Medicare could be delivered through the private sector under a radical Coalition plan, according to reports.
The $50 billion-plus privatisation would be the first time the private sector had provided a national service subsidised by the government, The West Australian reported.
Planning for the move is in its advanced stages, according to the report, and the Coalition want to make the scheme a centre point feature of the Federal Budget in May.
The plan involved replacing back-office operations done by bureaucrats.
The private sector would instead administer claims and payments while also overseeing eligibility criteria.
Australia Post, Eftpos providers, Telstra and the big banks are reportedly showing interest, because they have online payment and supply structures already.
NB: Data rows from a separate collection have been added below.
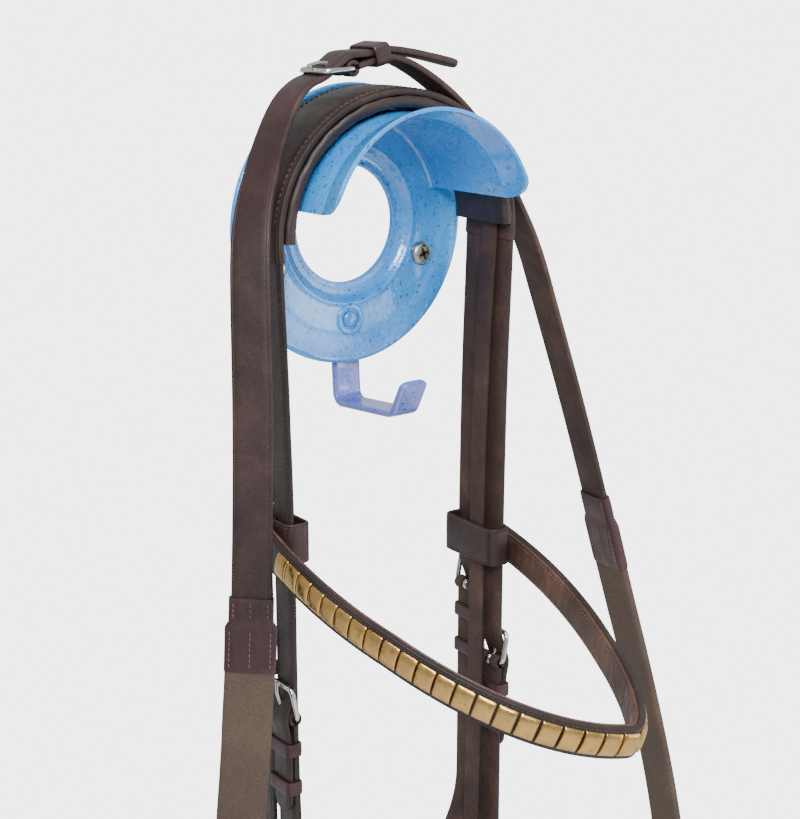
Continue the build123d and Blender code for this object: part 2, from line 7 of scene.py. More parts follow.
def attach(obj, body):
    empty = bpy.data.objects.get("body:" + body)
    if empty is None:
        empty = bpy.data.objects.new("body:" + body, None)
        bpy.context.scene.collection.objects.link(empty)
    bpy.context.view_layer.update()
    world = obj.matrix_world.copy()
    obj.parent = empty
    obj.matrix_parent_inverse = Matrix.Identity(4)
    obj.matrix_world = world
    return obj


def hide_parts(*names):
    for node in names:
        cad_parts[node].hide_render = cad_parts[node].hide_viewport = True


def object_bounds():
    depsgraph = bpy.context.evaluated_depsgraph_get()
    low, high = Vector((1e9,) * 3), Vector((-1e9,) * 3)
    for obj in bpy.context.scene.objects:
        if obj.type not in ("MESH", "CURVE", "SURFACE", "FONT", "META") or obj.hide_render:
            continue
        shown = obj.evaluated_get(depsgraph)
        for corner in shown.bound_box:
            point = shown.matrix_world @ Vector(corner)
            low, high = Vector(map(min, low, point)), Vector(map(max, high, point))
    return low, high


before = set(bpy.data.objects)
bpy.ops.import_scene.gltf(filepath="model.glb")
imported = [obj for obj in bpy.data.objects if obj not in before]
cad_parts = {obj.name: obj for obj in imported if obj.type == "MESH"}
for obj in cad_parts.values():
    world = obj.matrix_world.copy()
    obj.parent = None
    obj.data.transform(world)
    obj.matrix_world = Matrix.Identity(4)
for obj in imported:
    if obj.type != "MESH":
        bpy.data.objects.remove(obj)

CAD_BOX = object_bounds()
MM = 0.001

# ---------------------------------------------------------------- dimensions (mm)
HUB_Z = 18.5
YAW = math.radians(-3.0)
FRONT = -32.0
SIDE_X, REAR_Y, CHEEK_Y = 63.5, 10.6, -10.6
THROAT_Z, CHEEK_Z, THROAT_TURN_Z = -180.0, -216.0, -290.0
BIT_X, BIT_Z, RING_R, WIRE_R = 61.9, -440.0, 35.0, 4.0
STRAP_W, STRAP_T = 16.0, 2.6
REIN_W, REIN_T = 19.0, 3.2
GRIP_W, GRIP_T, SLEEVE_T = 24.0, 6.0, 7.4
BAR_R, FRAME_LEN = 1.4, 17.0
CROWN_R, CROWN_T, CROWN_W = 67.4, 3.6, 38.0
SLIP_R, SLIP_T, SLIP_W, SLIP_Y = 64.2, 2.4, 12.0, -4.2
BROW_Y, BROW_Z = -3.0, -150.0
BROW_A, BROW_RISE, BROW_END = math.radians(16.8), 25.0, 61.1
CLINCH_PITCH = 9.6
SCREW_X, PLATE_FACE = 45.0, -6.1
SIDES = ((-1, "left"), (1, "right"))


# ---------------------------------------------------------------- materials
def tree(name):
    m = bpy.data.materials.new(name)
    m.use_nodes = True
    nt = m.node_tree
    nt.nodes.clear()
    out = nt.nodes.new("ShaderNodeOutputMaterial")
    b = nt.nodes.new("ShaderNodeBsdfPrincipled")
    nt.links.new(b.outputs[0], out.inputs[0])
    tc = nt.nodes.new("ShaderNodeTexCoord")
    return m, nt, b, tc.outputs["Object"]


def noise(nt, vec, scale, detail=4.0, rough=0.55, dist=0.0):
    n = nt.nodes.new("ShaderNodeTexNoise")
    n.inputs["Scale"].default_value = scale
    n.inputs["Detail"].default_value = detail
    n.inputs["Roughness"].default_value = rough
    n.inputs["Distortion"].default_value = dist
    nt.links.new(vec, n.inputs["Vector"])
    return n.outputs["Fac"]


def voronoi(nt, vec, scale, feature="F1", smooth=None):
    n = nt.nodes.new("ShaderNodeTexVoronoi")
    n.feature = feature
    n.inputs["Scale"].default_value = scale
    if smooth is not None:
        n.inputs["Smoothness"].default_value = smooth
    nt.links.new(vec, n.inputs["Vector"])
    return n.outputs["Distance"]


def ramp(nt, fac, stops):
    r = nt.nodes.new("ShaderNodeValToRGB")
    els = r.color_ramp.elements
    while len(els) < len(stops):
        els.new(0.5)
    for e, (p, c) in zip(els, stops):
        e.position = p
        e.color = tuple(c) + (1,) if len(c) == 3 else c
    nt.links.new(fac, r.inputs[0])
    return r.outputs[0]


def grey(v):
    return (v, v, v)


def mix(nt, fac, a, b, mode="MIX"):
    m = nt.nodes.new("ShaderNodeMix")
    m.data_type = "RGBA"
    m.blend_type = mode
    if hasattr(fac, "is_linked"):
        nt.links.new(fac, m.inputs[0])
    else:
        m.inputs[0].default_value = fac
    for sock, v in ((m.inputs[6], a), (m.inputs[7], b)):
        if hasattr(v, "is_linked"):
            nt.links.new(v, sock)
        else:
            sock.default_value = tuple(v) + (1,)
    return m.outputs[2]


def bump(nt, b, layers):
    last = None
    for height, strength, distance in layers:
        n = nt.nodes.new("ShaderNodeBump")
        n.inputs["Strength"].default_value = strength
        n.inputs["Distance"].default_value = distance
        nt.links.new(height, n.inputs["Height"])
        if last is not None:
            nt.links.new(last, n.inputs["Normal"])
        last = n.outputs[0]
    nt.links.new(last, b.inputs["Normal"])


def lin(r, g, b):
    """sRGB 0-255 to linear."""
    out = []
    for c in (r, g, b):
        c /= 255.0
        out.append(c / 12.92 if c <= 0.04045 else ((c + 0.055) / 1.055) ** 2.4)
    return tuple(out)


def enamel(name, dark, mid, light, speck):
    m, nt, b, v = tree(name)
    cells = voronoi(nt, v, 430, "SMOOTH_F1", 0.5)
    big = noise(nt, v, 24, 3, 0.55)
    base = ramp(nt, big, [(0.30, dark), (0.52, mid), (0.74, light)])
    base = mix(nt, ramp(nt, cells, [(0.05, grey(0.38)), (0.5, grey(0.0))]), base, dark)
    fine = noise(nt, v, 560, 2, 0.6)
    mask = ramp(nt, fine, [(0.635, grey(0.0)), (0.685, grey(0.9))])
    base = mix(nt, mask, base, speck)
    pale = noise(nt, v, 430, 3, 0.7)
    base = mix(nt, ramp(nt, pale, [(0.63, grey(0.0)), (0.72, grey(0.45))]), base, lin(150, 200, 240))
    nt.links.new(base, b.inputs["Base Color"])
    rough = ramp(nt, noise(nt, v, 240, 3), [(0.3, grey(0.16)), (0.7, grey(0.34))])
    nt.links.new(rough, b.inputs["Roughness"])
    b.inputs["Metallic"].default_value = 0.1
    b.inputs["Coat Weight"].default_value = 0.8
    b.inputs["Coat Roughness"].default_value = 0.07
    bump(nt, b, [(cells, 0.32, 0.0005), (noise(nt, v, 170, 3), 0.30, 0.0008)])
    return m


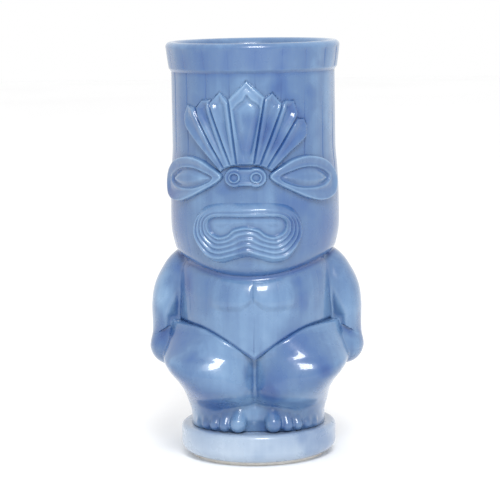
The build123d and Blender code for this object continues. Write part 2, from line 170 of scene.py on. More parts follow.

This meant such providers would need access to people’s “sensitive information”, the report wrote.
It is reported that top accounting firms will lodge bids to design the business case for the privatisation overhaul within the next fortnight.
The government reportedly claimed the private Medicare system would save money by being faster and more efficient than the current methods.
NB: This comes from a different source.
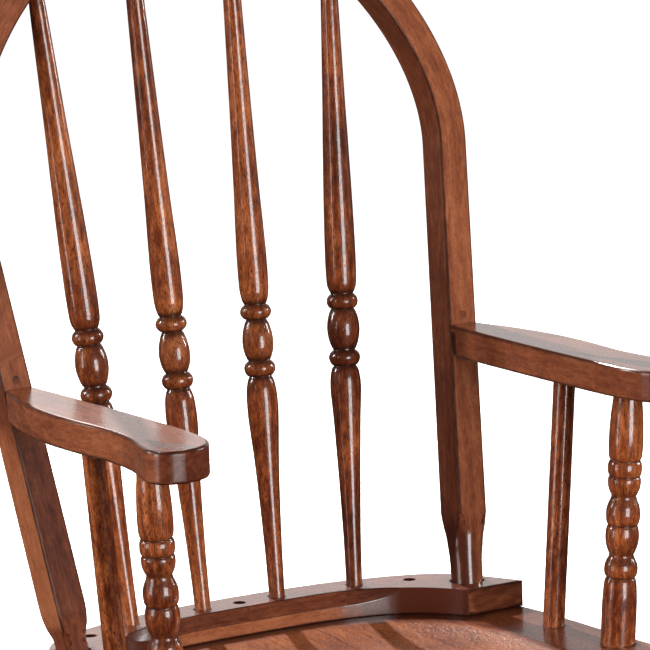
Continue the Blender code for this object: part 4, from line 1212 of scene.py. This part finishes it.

The privatisation plan would also apply to the pharmaceutical and aged-care benefits schemes.
Opposition leader Bill Shorten slammed the reported plans on Tuesday morning.
“When the Liberals start dabbling with Medicare it means the cost of medicine gets more expensive for sick people,” Mr Shorten said.
The Abbott-Coalition government was pilloried after the 2014 Federal Budget, when it proposed a co-payment for Medicare services.